President Wilson under cover of the Great War had conditioned the populace to robot like obedience and would have gone further had not peace ensued. An unrelenting propaganda campaign, inform on your neighbor, even you family, readily molded the public mind. The old pre-immigration America was dead and gone.

America, formerly the land of plenty, was put on an artificial scarcity that made food supplies limited. While many of the restrictions were lifted after the war, peace did not follow. The Communist revolution of 1917 was directed to US shores where a large percentage of the immigrants were either Communists or Socialists with many, many of the old stock sympathetic if not active. Moscow immediately became the sentimental capital of their world. Loyalty was to the ideology and not the country. The populace was thus divided between Communist/Socialists and what they designated Capitalists.
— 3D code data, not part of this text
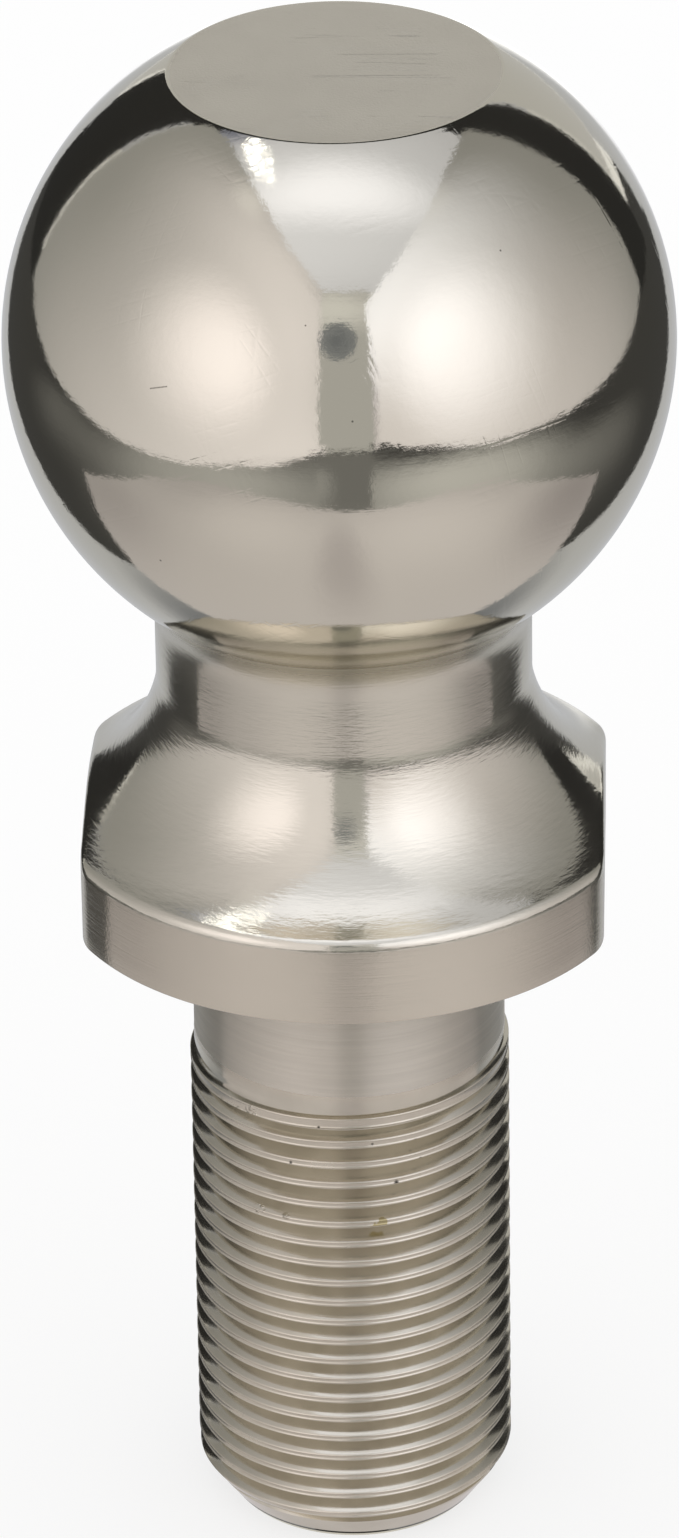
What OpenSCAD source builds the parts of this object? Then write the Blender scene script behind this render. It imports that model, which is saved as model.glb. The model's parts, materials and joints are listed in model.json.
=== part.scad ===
// Tow ball with a threaded shank, turned and polished from one steel forging.
// Millimetres. Z runs up the turning axis and z = 0 is the seat under the flange.
// The two wrench flats on the flange face +X and -X.

/* [Ball] */
// Diameter of the ball that the coupler closes on
ball_d = 50.8; // [47.6:0.1:60.3]
// Height of the ball's centre above the seat
ball_height = 46.5; // [42:0.5:60]
// Diameter of the flat turned on top of the ball
top_flat_d = 25; // [12:0.5:32]

/* [Neck and shoulder] */
// Diameter of the neck under the ball
neck_d = 28.9; // [24:0.1:32]
// Radius of the hollow blend between ball and neck
neck_blend_r = 3; // [1:0.25:5]
// Radius of the first, tighter part of the flare below the neck
flare_lead_r = 7; // [3:0.5:12]
// Angle that the tighter part of the flare turns through
flare_lead_angle = 13; // [5:1:25]
// Radius of the wide hollow flare that runs out to the rim
flare_r = 14.9; // [13:0.1:18]

/* [Flange] */
// Diameter of the flange
flange_d = 45.8; // [43:0.1:50]
// Height of the flange's upright wall
flange_h = 6.25; // [4:0.25:10]
// Radius of the rounded rim between the wall and the flare
rim_r = 1; // [0.5:0.1:2]
// Radius of the small rounding at the foot of the wall
seat_edge_r = 0.5; // [0.2:0.1:1]
// Distance across the two wrench flats
across_flats = 40.1; // [38:0.1:42]

/* [Shank] */
// Length of the shank below the seat
shank_length = 55.3; // [45:0.1:90]
// Outside diameter of the threaded part, over the crests
thread_d = 25.1; // [22:0.1:26.9]
// Diameter of the plain part under the seat
plain_d = 24.4; // [21:0.1:26]
// Length of the plain part under the seat
plain_length = 13.5; // [5:0.5:25]
// Height over which the plain part widens to the thread
run_out_h = 1; // [0.5:0.1:3]
// Height of the chamfer at the shank's end
end_chamfer_h = 2.7; // [1:0.1:5]
// Diameter of the shank's end face, inside the chamfer
end_face_d = 20.3; // [15:0.1:21]

/* [Finish] */
// Colour of the polished nickel-plated steel
steel_colour = [0.66, 0.64, 0.60]; // [0:0.01:1]
// Number of sides drawn for a full circle
sides = 128; // [64:16:160]

/* [Hidden] */
// Extra length that lets one cut or body run past another
over = 1;
// How far two arcs that run into each other overlap, so that no hairline is left between them
meet = 0.0002;

ball_r = ball_d / 2;
neck_r = neck_d / 2;
flange_r = flange_d / 2;
flat_x = across_flats / 2;
thread_r = thread_d / 2;
plain_r = plain_d / 2;
end_face_r = end_face_d / 2;
top_flat_z = ball_height + sqrt(pow(ball_r, 2) - pow(top_flat_d / 2, 2));

// Hollow blend between ball and neck: its centre and where it meets each of them
blend_x = neck_r + neck_blend_r;
blend_drop = sqrt(pow(ball_r + neck_blend_r, 2) - pow(blend_x, 2));
blend_z = ball_height - blend_drop;
blend_on_ball = ball_r / (ball_r + neck_blend_r);

// Flare: a tight arc off the neck, then a wide arc that meets the rim's rounding
rim_x = flange_r - rim_r;
flare_x = neck_r + flare_lead_r + (flare_r - flare_lead_r) * cos(flare_lead_angle);
flare_reach = flare_x - rim_x;
flare_z = flange_h + sqrt(pow(flare_r + rim_r - meet, 2) - pow(flare_reach, 2));
lead_x = neck_r + flare_lead_r;
lead_z = flare_z - (flare_r - flare_lead_r) * sin(flare_lead_angle);
flare_end_angle = acos(flare_reach / (flare_r + rim_r));

$fn = sides;

// A wedge that opens inward and downward from a point, between two angles below the level
module wedge(x, z, from_angle, to_angle) {
    polygon([
        [x, z],
        [x - ball_d * cos(from_angle), z - ball_d * sin(from_angle)],
        [x - ball_d * cos(to_angle), z - ball_d * sin(to_angle)]
    ]);
}

// Half section of the ball with its turned flat
module ball_section() {
    difference() {
        translate([0, ball_height])
            circle(r = ball_r);
        translate([-ball_d, top_flat_z])
            square([2 * ball_d, ball_r]);
        translate([-ball_d, ball_height - ball_d])
            square([ball_d, 2 * ball_d]);
    }
}

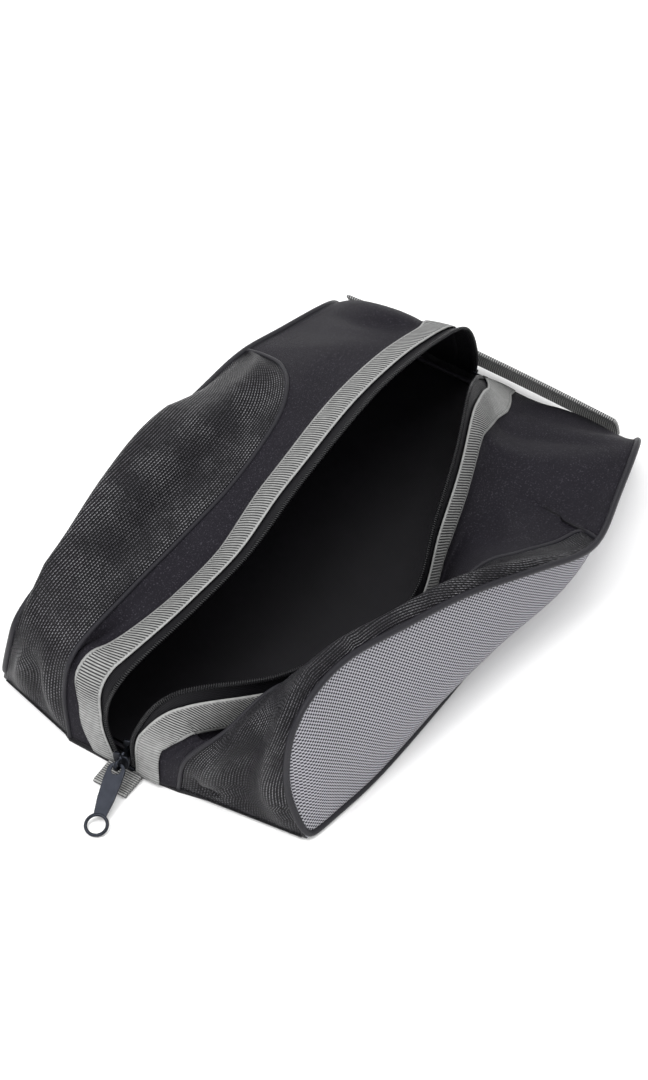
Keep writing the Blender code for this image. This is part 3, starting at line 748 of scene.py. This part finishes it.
def plate(name, outlines, half_thickness, bevel, matrix, material):
    """A flat piece with rounded edges, from closed outlines in its own plane, holes included."""
    curve = bpy.data.curves.new(name, "CURVE")
    curve.dimensions = "2D"
    curve.fill_mode = "BOTH"
    curve.extrude = half_thickness - bevel
    curve.bevel_depth = bevel
    curve.bevel_resolution = 3
    curve.offset = -bevel
    for outline in outlines:
        spline = curve.splines.new("POLY")
        spline.points.add(len(outline) - 1)
        flat = np.column_stack([outline, np.zeros(len(outline)), np.ones(len(outline))])
        spline.points.foreach_set("co", flat.ravel())
        spline.use_cyclic_u = True
    shape = bpy.data.objects.new(name, curve)
    mesh = bpy.data.meshes.new_from_object(shape)
    bpy.data.objects.remove(shape)
    bpy.data.curves.remove(curve)
    mesh.transform(matrix)
    mesh.materials.clear()
    mesh.materials.append(material)
    mesh.polygons.foreach_set("use_smooth", [True] * len(mesh.polygons))
    mesh.set_sharp_from_angle(angle=math.radians(50))
    piece = bpy.data.objects.new(name, mesh)
    bpy.context.scene.collection.objects.link(piece)
    return piece


def facing(origin, x_axis, y_axis):
    """A matrix that lays a plane's X and Y along two axes at right angles."""
    x, y = Vector(x_axis).normalized(), Vector(y_axis).normalized()
    return Matrix.Translation(Vector(origin)) @ Matrix((x, y, x.cross(y))).transposed().to_4x4()


def rounded(points):
    """A closed outline through corner points, each corner cut three times by a quarter."""
    outline = np.asarray(points, float)
    for _ in range(3):
        ahead = np.roll(outline, -1, 0)
        outline = np.stack([outline * 0.75 + ahead * 0.25, outline * 0.25 + ahead * 0.75], 1)
        outline = outline.reshape(-1, 2)
    return outline


slider_low, slider_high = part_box("slider_body")
middle = np.array((slider_low + slider_high) / 2)
tall, wide = (slider_high[2] - slider_low[2]) / 2, (slider_high[1] - slider_low[1]) / 2
shield = rounded([
    (-wide * 0.62, -tall), (wide * 0.62, -tall), (wide, -tall * 0.1), (wide, tall * 0.9),
    (wide * 0.25, tall), (0, tall * 0.62), (-wide * 0.25, tall), (-wide, tall * 0.9),
    (-wide, -tall * 0.1),
])
HALF_PLATE = 0.0008
for name, x, body in (
    ("slider_front", slider_low[0] + HALF_PLATE, True),
    ("slider_back", slider_high[0] - HALF_PLATE, False),
):
    matrix = facing((x, middle[1], middle[2]), (0, 1, 0), (0, 0, 1))
    shell = plate(name, [shield], HALF_PLATE, 0.0004, matrix, gunmetal)
    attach(shell, "slider")
    if body:
        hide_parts("slider_body")
wedge = lozenge("slider_wedge", middle + (0, 0, 0.001), (0.0050, 0.0010, 0.0042), np.eye(3), gunmetal)
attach(wedge, "slider")
face = slider_low[0]
CROWN_RADIUS = 0.0034
pivot = np.array([face - CROWN_RADIUS * 0.66, middle[1], middle[2]])
bend = np.radians(np.linspace(78, 282, 24))
hoop = np.column_stack([
    pivot[0] + CROWN_RADIUS * np.cos(bend), np.full(24, pivot[1]),
    pivot[2] + CROWN_RADIUS * np.sin(bend),
])
rooted = face + 0.0005
hoop = np.vstack([[(rooted, pivot[1], hoop[0, 2])], hoop, [(rooted, pivot[1], hoop[-1, 2])]])
crown = tube("slider_crown_bow", hoop, 0.0008, gunmetal, (0, 1, 0), flat=1.5)
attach(crown, "slider")
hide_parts("slider_crown")

# The puller.
# A flat cast puller hangs from the crown by a slot, tapers a little, and ends in a ring. It lies
# down over the tab with the ring on the floor. A shallow groove follows its edges.
YAW, DROP = math.radians(14.7), math.radians(16.5)
REACH = 0.0380


def circle(centre, radius, start=0.0, end=360.0, count=48, closed=True):
    """Points round a circle between two bearings in degrees."""
    angle = np.radians(np.linspace(start, end, count, endpoint=not closed))
    return np.column_stack([centre + radius * np.cos(angle), radius * np.sin(angle)])


flat = np.array([-math.cos(YAW), -math.sin(YAW), 0])
down = flat * math.cos(DROP) + np.array([0, 0, -math.sin(DROP)])
side_way = np.array([math.sin(YAW), -math.cos(YAW), 0])
neck = 32.0
outline = np.vstack([
    circle(0.0043, 0.0054, 100, 260, 24, False), [(0.010, -0.0056), (0.022, -0.0050)],
    circle(REACH, 0.0070, -180 + neck, 180 - neck, 48, False), [(0.022, 0.0050), (0.010, 0.0056)],
])
slot_hole = rounded([(0.0008, -0.0027), (0.0064, -0.0027), (0.0064, 0.0027), (0.0008, 0.0027)])
matrix = facing(pivot, down, side_way)
puller = plate("puller", [outline, slot_hole, circle(REACH, 0.0053)], 0.0007, 0.0003, matrix, gunmetal)
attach(puller, "puller")
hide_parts("zip_puller")
on_ring = circle(REACH, 0.0062)
ring_path = pivot + np.outer(on_ring[:, 0], down) + np.outer(on_ring[:, 1], side_way)
ring = tube("puller_ring", ring_path, 0.0010, gunmetal, np.cross(down, side_way), closed=True)
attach(ring, "puller")

# The tab and the handle.
# Both are grey polypropylene webbing with ribs across it. The tab is a short folded loop sewn in
# under the slider. The handle is sewn into the heel's corner seams and stands off the heel.


def webbing_cloth():
    """Webbing: ribs across the strap crossed by long threads, and pale crowns over gaps darkened by
    painted shade; the corded edge on each side, where the weft turns back, is not drawn."""
    material, feed = finish("grey_webbing", 0.60, 0.14)
    u, v = own_axes(material)
    ribs, long = threads(material, u, 0.0015), threads(material, v, 0.0026)
    crowns = maths(material, "MULTIPLY", ribs, maths(material, "MULTIPLY_ADD", long, 0.45, 0.55))
    place, _, _, _ = object_axes(material)
    cloud = speckle(material, place, 240.0, 3.0)
    pale = mixed(material, cloud, (0.26, 0.262, 0.257, 1.0), (0.40, 0.402, 0.395, 1.0))
    # Painted shade: the gaps between the crowns are painted dark grey.
    colour = mixed(material, ramped(material, crowns, 0.14, 0.50), (0.045, 0.045, 0.048, 1.0), pale)
    feed(colour, height=crowns, depth=0.0005)
    return material


webbing = webbing_cloth()
tab_low, tab_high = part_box("front_tab")
turn = np.radians(np.linspace(-90, -270, 13))
profile = np.vstack([
    [(tab_high[0] + 0.001, 0.0009), (tab_high[0] - 0.004, 0.0008), (tab_high[0] - 0.010, 0.0007)],
    np.column_stack([tab_low[0] + 0.0012 + 0.0009 * np.cos(turn), 0.0016 + 0.0009 * np.sin(turn)]),
    [(tab_high[0] - 0.010, 0.0027), (tab_high[0] - 0.004, 0.0029), (tab_high[0] + 0.001, 0.0030)],
])
profile = through(profile, np.linspace(0, len(profile) - 1, 60))
breadth = np.linspace(tab_low[1], tab_high[1], 14)
grid = np.stack([
    np.broadcast_to(profile[:, None, 0], (60, 14)), np.broadcast_to(breadth[None, :], (60, 14)),
    np.broadcast_to(profile[:, None, 1], (60, 14)),
], axis=-1)
tab = sheet("webbing_tab", grid, [webbing], (0, 0, -1), 0.0011)
tab.modifiers["wall"].offset = 0.0
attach(tab, "front_tab")
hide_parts("front_tab")

y = np.linspace(-1, 1, 90)
tilt = unit(np.array([-0.35, 0.0, 0.94]))
foot = np.column_stack([0.185 + 0.003 * (1 - y**2), y * 0.0960, 0.0028 + 0.0003 * np.sin(3 * y)])
across = np.linspace(0, 0.0200, 12)[None, :, None]
bow = 0.0010 * np.sin(np.pi * np.linspace(0, 1, 12))[None, :, None]
grid = foot[:, None] + tilt * across + np.array([0.94, 0, 0.35]) * bow
strap = sheet("webbing_handle", grid, [webbing], (1, 0, 0), 0.0022)
strap.modifiers["wall"].offset = 0.0
soft = strap.modifiers.new("edge", "BEVEL")
soft.width = 0.0006
soft.segments = 2
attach(strap, "handle")
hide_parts("handle")

# The room.
# A pale floor, a bright even room, and soft lamps high on the left and over the bag.


def pale_floor():
    """Matt white paper with the faintest mottling."""
    material, feed = finish("pale_floor", 0.9, 0.1)
    place, _, _, _ = object_axes(material)
    feed(mixed(material, speckle(material, place, 3.0), (0.93, 0.93, 0.93, 1), (0.95, 0.95, 0.95, 1)))
    return material


mesh = bpy.data.meshes.new("floor")
mesh.from_pydata([(-6, -6, 0), (6, -6, 0), (6, 6, 0), (-6, 6, 0)], [], [(0, 1, 2, 3)])
mesh.materials.append(pale_floor())
ground = bpy.data.objects.new("floor", mesh)
bpy.context.scene.collection.objects.link(ground)
ground.location.z = -0.0002

world = bpy.data.worlds.new("room")
world.use_nodes = True
world.node_tree.nodes["Background"].inputs["Color"].default_value = (1.0, 1.0, 1.0, 1.0)
world.node_tree.nodes["Background"].inputs["Strength"].default_value = 0.95
bpy.context.scene.world = world
for name, place, size, power in (
    ("key", (-0.9, 0.5, 1.9), 1.0, 26.0), ("over", (0.5, -0.2, 2.0), 1.2, 14.0),
    ("front", (-1.4, -1.2, 0.9), 1.0, 9.0),
):
    lamp = bpy.data.lights.new(name, "AREA")
    lamp.size = size
    lamp.energy = power
    light = bpy.data.objects.new(name, lamp)
    light.location = place
    light.rotation_euler = Vector(place).to_track_quat("Z", "Y").to_euler()
    bpy.context.scene.collection.objects.link(light)

AZIMUTH, ELEVATION, DISTANCE = math.radians(-56.8), math.radians(48.7), 2.5
aim = Vector((-0.011, -0.011, 0.040))
back = Vector((
    math.cos(ELEVATION) * math.sin(AZIMUTH), -math.cos(ELEVATION) * math.cos(AZIMUTH),
    math.sin(ELEVATION),
))
lens = bpy.data.cameras.new("camera")
lens.sensor_width = 36.0
lens.lens = 143.7
lens.clip_end = 50.0
camera = bpy.data.objects.new("camera", lens)
camera.location = aim + back * DISTANCE
camera.rotation_euler = back.to_track_quat("Z", "Y").to_euler()
bpy.context.scene.collection.objects.link(camera)
bpy.context.scene.camera = camera
bpy.context.scene.view_settings.view_transform = "Standard"
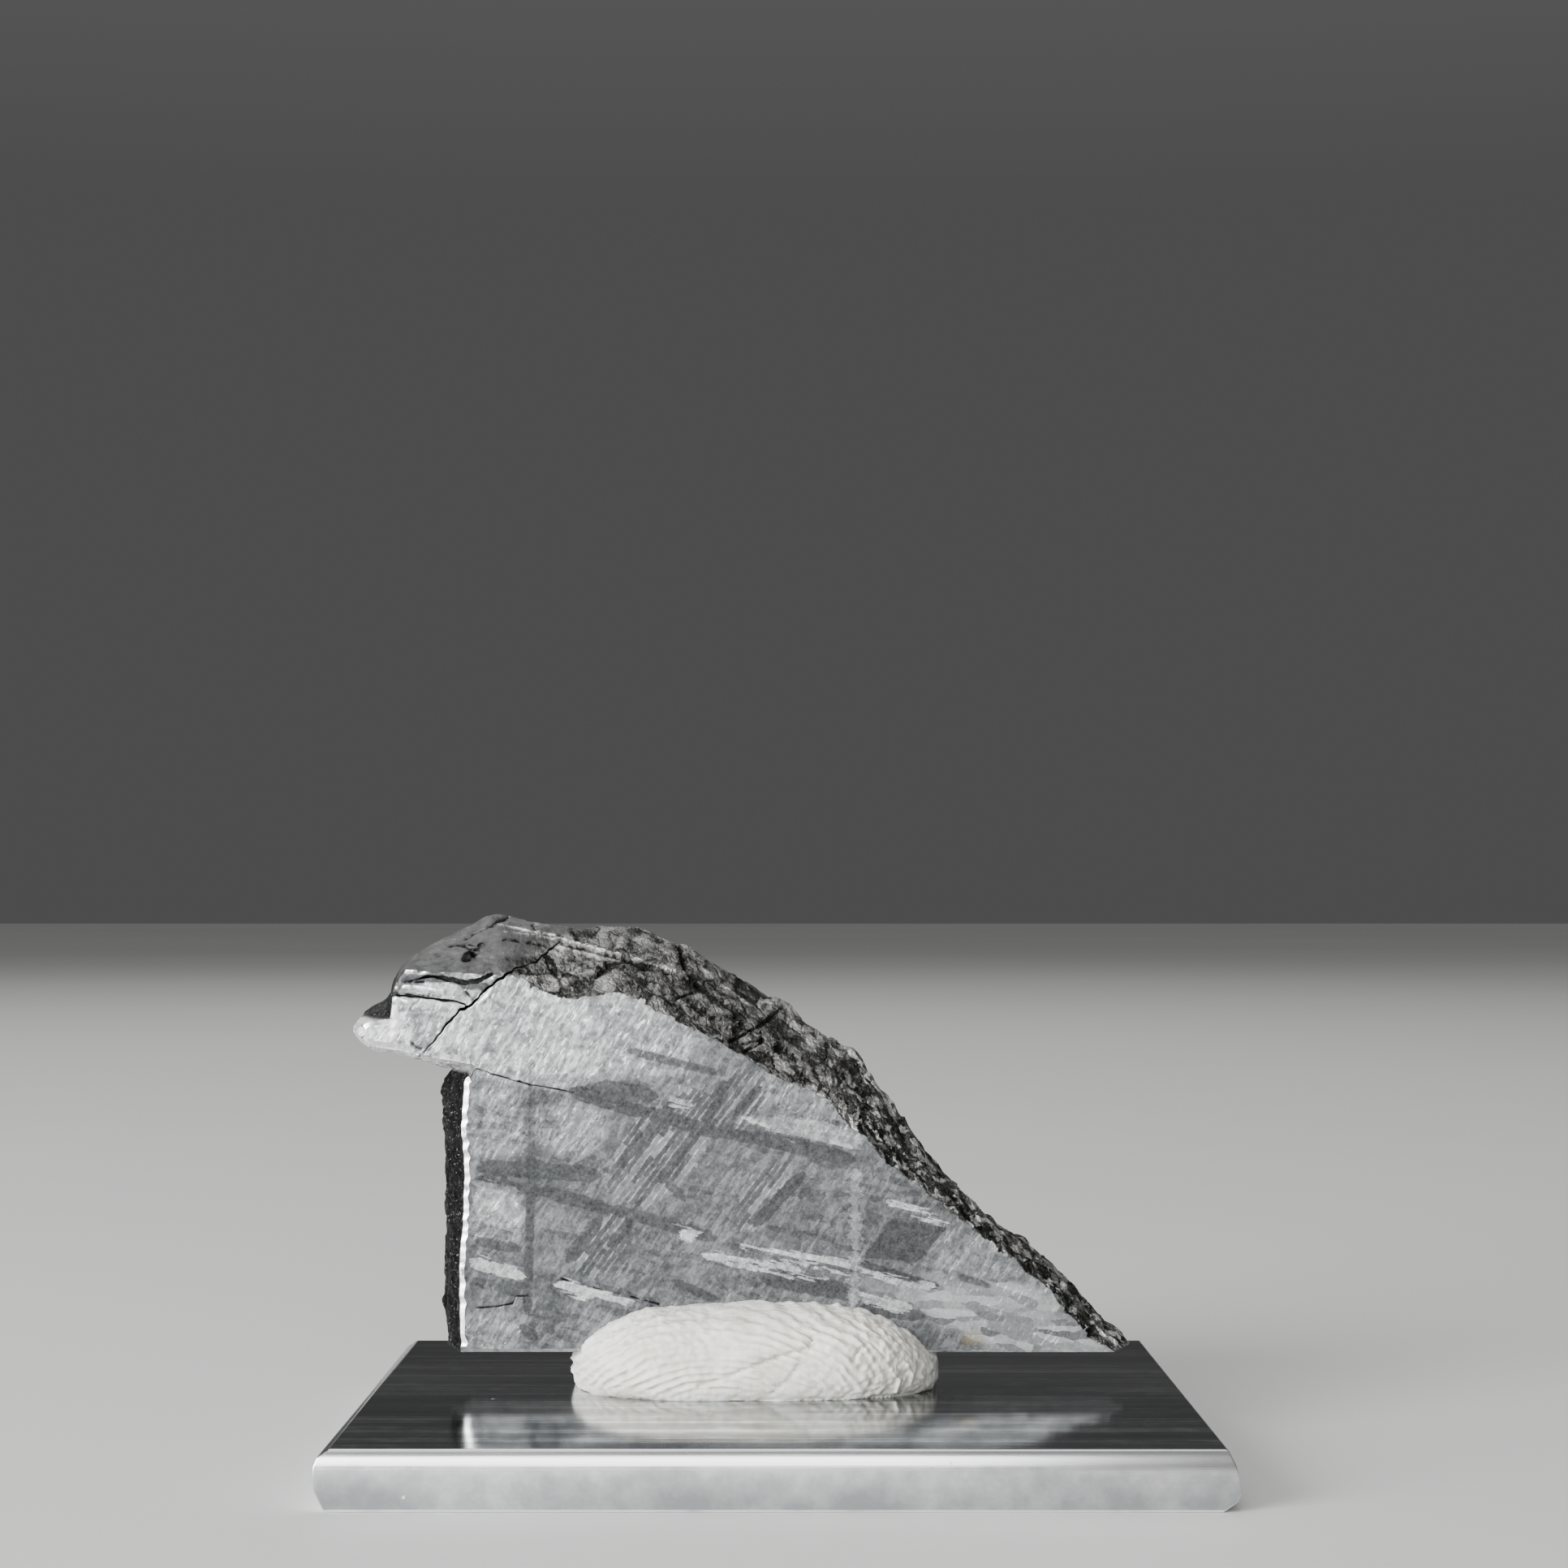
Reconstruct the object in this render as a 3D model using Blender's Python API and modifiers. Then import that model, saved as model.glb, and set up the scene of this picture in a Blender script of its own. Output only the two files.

The division wasn’t that clean.

The Revolution then was activated in the US creating what the Reds, to use a single term, called The Great Red Scare. This was imagined to be an irresponsible resistance to the Revolution hence the Old Guard were what Hillary Clinton in the 2010s designated the Deplorables. As the twenties turned into the thirties the opposition was termed either Fascists or Nazis.

During the Red Scare the anti-Reds acted promptly and effectively to squelch the revolution. A. Mitchell Palmer, the Attorney General rounded up thousands and sent hundreds back to the now Soviet Union on what was called the Soviet Ark. His character has been assassinated by historians.

The famous bombing of Wall Street in 1919, when the Stock Exchange was nearly blown to bits could not have been the work of one man. A revolution had been brewing since the conspirators arrived on US shores in 1848. Thus the twenties ushered in an entirely new United States of America with the Reds contesting the Whites for control of the country. The turmoil rose to a nerve blasting level as planes, trains and autos altered the landscape of the country beyond recognition. And that was only the beginning. The American psyche was unsettled.

Television was functional in 1927 and was ready to go commercial by the end of the thirties, delayed by what became now the Second World War, it was commercially launched only after the war. The physical tools were thus in place and functioning, if not fully coordinated, and operating by 1950 when the big push became possible. At that time all the media were firmly under Jewish control.

Tools are only objects without means to use them, direct them to their purpose. Fortunately for the revolutionists, the conspirators, by the beginning of the 1920s the development of psychology had reached a highly effective state. The psychological tools were provided by the great steps discovered in the nineteenth century Europeans, then funneled through the mind of Sigmund Freud, the great synthesizer, in the twentieth century. He selected what he needed to achieve his goals.

His great synthesis was condensed in his essay Group Psychology and the Analysis of the Ego. By the twenties Freud had perfected his vision of hypnosis including mass hypnosis. At the same time drugs that would become popular after 1960 were discovered and perfected. I’m thinking mainly of Amphetamines here. A perfect vehicle, or hypnotic media, to reduce resistance to propaganda.

Hypnosis is not be taken lightly, it and memory are the basis of mind. Group psychology in Freud’s hands was essentially mass hypnosis by which is meant whole nations. He had worked out techniques to control entire populations. Usually Freud concealed his sources but for some reason he acknowledged his debt to the Frenchman Gustave Le Bon, an important figure at the time. As a great tribute he even reproduced long quotes. Very strange for Freud. Le Bon had written a book at the turn of the century entitled: The Crowd: A Study of the Popular Mind. Freud incorporated it into his Group Psychology in toto.

Public relations which arose as an industry in the nineteen teens came into its own post-war. Men like Ivy Lee and Edward Bernays took psychological findings and incorporated them into the field of advertising. Improved printing of colors made their refined methods exceptionally effective backed by radio and later television. Various magazines such as Life and Look consisted entirely of pictures.

Print combined with the new electronic media seized the mind of America. By the thirties and the advent of Roosevelt methods were refined that came to near perfection by 1960.